Additionally, the systems, methods and protocols can be implemented to improve one or more of a special purpose computer, a programmed microprocessor or microcontroller and peripheral integrated circuit element(s), an ASIC or other integrated circuit, a digital signal processor, a hard-wired electronic or logic circuit such as discrete element circuit, a programmable logic device such as PLD, PLA, FPGA, PAL, a modem, a transmitter/receiver, any comparable means, or the like. In general, any device capable of implementing a state machine that is in turn capable of implementing the methodology illustrated herein can benefit from the various communication methods, protocols, and techniques according to the disclosure provided herein.

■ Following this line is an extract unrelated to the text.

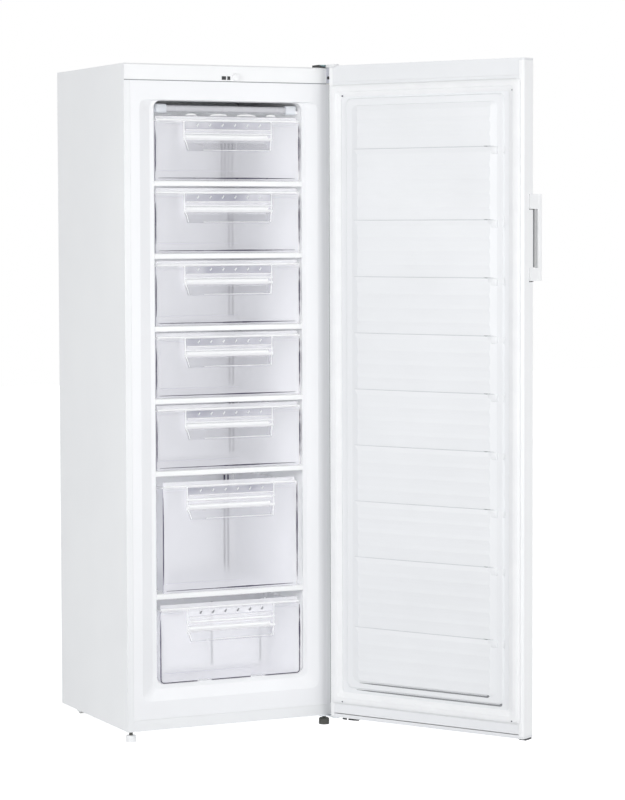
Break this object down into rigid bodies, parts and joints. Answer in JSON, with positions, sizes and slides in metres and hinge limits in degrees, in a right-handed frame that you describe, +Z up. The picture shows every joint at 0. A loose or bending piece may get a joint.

Examples of the processors as described herein may include, but are not limited to, at least one of Qualcomm® Snapdragon®800 and 801, Qualcomm® Snapdragon®610 and 615 with 4G LTE Integration and 64-bit computing, Apple® A7 processor with 64-bit architecture, Apple® M7 motion coprocessors, Samsung® Exynos® series, the Intel® Core™ family of processors, the Intel® Xeon® family of processors, the Intel® Atom™ family of processors, the Intel Itanium® family of processors, Intel® Core® i5-4670K and i7-4770K 22 nm Haswell, Intel® Core® i5-3570K 22 nm Ivy Bridge, the AMD® FX™ family of processors, AMD® FX-4300, FX-6300, and FX-8350 32 nm Vishera, AMD® Kaveri processors, Texas Instruments® Jacinto C6000™ automotive infotainment processors, Texas Instruments® OMAP™ automotive-grade mobile processors, ARM® Cortex™-M processors, ARM® Cortex-A and ARM926EJ-S™ processors, Broadcom® AirForce BCM4704/BCM4703 wireless networking processors, the AR7100 Wireless Network Processing Unit, other industry-equivalent processors, and may perform computational functions using any known or future-developed standard, instruction set, libraries, and/or architecture.

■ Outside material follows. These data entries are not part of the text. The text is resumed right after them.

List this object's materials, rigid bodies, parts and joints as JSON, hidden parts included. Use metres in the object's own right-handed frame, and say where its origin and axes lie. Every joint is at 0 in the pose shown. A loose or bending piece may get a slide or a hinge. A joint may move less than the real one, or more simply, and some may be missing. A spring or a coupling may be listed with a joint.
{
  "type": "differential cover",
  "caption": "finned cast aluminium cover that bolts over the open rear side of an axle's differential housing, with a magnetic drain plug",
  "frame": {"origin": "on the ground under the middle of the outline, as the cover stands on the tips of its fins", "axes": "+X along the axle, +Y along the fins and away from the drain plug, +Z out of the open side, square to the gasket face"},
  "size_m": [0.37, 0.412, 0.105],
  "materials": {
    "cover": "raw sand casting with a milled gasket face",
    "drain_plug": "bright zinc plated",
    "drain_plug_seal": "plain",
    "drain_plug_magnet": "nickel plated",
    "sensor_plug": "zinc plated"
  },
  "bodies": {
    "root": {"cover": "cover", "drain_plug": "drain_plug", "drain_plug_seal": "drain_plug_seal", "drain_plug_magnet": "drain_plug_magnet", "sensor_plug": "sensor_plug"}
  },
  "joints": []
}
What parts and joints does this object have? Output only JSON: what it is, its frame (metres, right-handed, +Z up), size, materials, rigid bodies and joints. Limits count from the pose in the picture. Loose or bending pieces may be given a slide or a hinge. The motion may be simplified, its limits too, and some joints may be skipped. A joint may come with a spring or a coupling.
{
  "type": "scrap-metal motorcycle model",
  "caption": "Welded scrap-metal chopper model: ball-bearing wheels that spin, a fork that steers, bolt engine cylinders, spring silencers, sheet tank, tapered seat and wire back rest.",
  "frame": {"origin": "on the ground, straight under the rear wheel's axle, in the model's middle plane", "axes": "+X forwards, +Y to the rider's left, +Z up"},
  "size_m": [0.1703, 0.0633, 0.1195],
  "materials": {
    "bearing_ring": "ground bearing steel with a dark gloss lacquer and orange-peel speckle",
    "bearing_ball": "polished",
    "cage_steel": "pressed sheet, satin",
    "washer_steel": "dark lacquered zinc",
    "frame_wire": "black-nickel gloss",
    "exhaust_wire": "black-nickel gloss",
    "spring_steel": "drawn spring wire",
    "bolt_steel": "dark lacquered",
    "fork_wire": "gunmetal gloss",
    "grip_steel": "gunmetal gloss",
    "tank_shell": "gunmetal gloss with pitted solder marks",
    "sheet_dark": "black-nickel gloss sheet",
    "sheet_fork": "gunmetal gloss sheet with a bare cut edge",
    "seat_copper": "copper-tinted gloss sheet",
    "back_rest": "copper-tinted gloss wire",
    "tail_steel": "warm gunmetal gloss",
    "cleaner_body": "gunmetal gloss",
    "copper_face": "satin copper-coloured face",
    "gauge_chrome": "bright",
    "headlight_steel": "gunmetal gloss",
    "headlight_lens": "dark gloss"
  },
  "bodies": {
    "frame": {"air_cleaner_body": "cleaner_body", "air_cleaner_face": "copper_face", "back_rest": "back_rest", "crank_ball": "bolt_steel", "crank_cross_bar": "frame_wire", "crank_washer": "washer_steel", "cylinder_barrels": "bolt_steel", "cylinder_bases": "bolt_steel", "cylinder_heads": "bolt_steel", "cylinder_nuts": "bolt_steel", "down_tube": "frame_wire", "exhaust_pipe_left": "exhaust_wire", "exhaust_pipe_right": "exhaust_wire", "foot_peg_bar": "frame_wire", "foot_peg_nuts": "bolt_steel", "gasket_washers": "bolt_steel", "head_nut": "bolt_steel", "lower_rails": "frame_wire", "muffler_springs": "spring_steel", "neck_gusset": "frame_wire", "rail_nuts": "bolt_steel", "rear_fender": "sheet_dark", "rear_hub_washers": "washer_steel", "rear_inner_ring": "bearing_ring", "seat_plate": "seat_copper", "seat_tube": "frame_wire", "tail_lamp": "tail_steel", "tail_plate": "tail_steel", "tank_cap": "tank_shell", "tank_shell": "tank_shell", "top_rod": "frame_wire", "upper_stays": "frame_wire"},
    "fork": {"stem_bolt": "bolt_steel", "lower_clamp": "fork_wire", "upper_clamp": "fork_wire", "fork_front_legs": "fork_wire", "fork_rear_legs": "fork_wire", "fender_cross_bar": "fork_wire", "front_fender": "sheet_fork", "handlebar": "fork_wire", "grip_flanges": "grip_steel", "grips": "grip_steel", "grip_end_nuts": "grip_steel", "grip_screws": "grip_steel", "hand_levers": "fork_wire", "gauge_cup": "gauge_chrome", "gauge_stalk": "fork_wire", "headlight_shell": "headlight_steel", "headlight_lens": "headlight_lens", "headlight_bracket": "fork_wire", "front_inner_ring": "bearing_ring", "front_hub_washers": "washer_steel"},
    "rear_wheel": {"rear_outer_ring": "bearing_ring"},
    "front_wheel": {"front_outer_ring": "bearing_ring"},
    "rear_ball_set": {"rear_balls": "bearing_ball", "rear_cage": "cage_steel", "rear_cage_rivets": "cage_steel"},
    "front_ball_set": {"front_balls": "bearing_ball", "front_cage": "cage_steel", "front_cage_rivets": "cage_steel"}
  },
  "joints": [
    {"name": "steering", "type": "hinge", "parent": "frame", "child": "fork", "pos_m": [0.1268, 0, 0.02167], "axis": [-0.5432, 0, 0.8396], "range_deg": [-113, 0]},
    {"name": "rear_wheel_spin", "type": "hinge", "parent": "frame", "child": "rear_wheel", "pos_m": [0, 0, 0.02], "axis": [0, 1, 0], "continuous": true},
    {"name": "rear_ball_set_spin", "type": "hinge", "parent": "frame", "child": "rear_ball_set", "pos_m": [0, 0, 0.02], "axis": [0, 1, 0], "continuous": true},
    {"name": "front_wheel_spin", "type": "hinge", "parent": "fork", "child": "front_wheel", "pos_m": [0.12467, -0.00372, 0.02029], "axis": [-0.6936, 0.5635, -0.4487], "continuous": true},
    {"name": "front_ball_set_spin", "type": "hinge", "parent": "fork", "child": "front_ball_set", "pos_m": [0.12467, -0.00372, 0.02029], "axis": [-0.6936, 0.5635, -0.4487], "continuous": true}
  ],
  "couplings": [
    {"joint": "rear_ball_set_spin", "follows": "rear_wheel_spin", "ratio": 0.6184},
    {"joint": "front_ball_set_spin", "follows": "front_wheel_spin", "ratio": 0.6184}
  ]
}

Furthermore, the disclosed methods may be readily implemented in software using object or object-oriented software development environments that provide portable source code that can be used on a variety of computer or workstation platforms. Alternatively, the disclosed system may be implemented partially or fully in hardware using standard logic circuits or VLSI design. Whether software or hardware is used to implement the systems in accordance with the examples is dependent on the speed and/or efficiency requirements of the system, the particular function, and the particular software or hardware systems or microprocessor or microcomputer systems being utilized. The communication systems, methods and protocols illustrated herein can be readily implemented in hardware and/or software using any known or later developed systems or structures, devices and/or software by those of ordinary skill in the applicable art from the functional description provided herein and with a general basic knowledge of the computer and telecommunications arts.

Moreover, the disclosed techniques may be readily implemented in software and/or firmware that can be stored on a storage medium to improve the performance of a programmed general-purpose computer with the cooperation of a controller and memory, a special purpose computer, a microprocessor, or the like. In these instances, the systems and methods can be implemented as program embedded on personal computer such as an applet, JAVA or CGI script, as a resource residing on a server or computer workstation, as a routine embedded in a dedicated communication system or system component, or the like. The system can also be implemented by physically incorporating the system and/or method into a software and/or hardware system, such as the hardware and software systems of a communications transceiver.

This disclosure describes systems and methods for enhancing and improving troubleshooting and remediating issues with network devices. Many alternatives, modifications and variations would be or are apparent to those of ordinary skill in the applicable arts. Accordingly, this disclosure applies to all such alternatives, modifications, equivalents, and variations that are within the spirit and scope of this disclosure.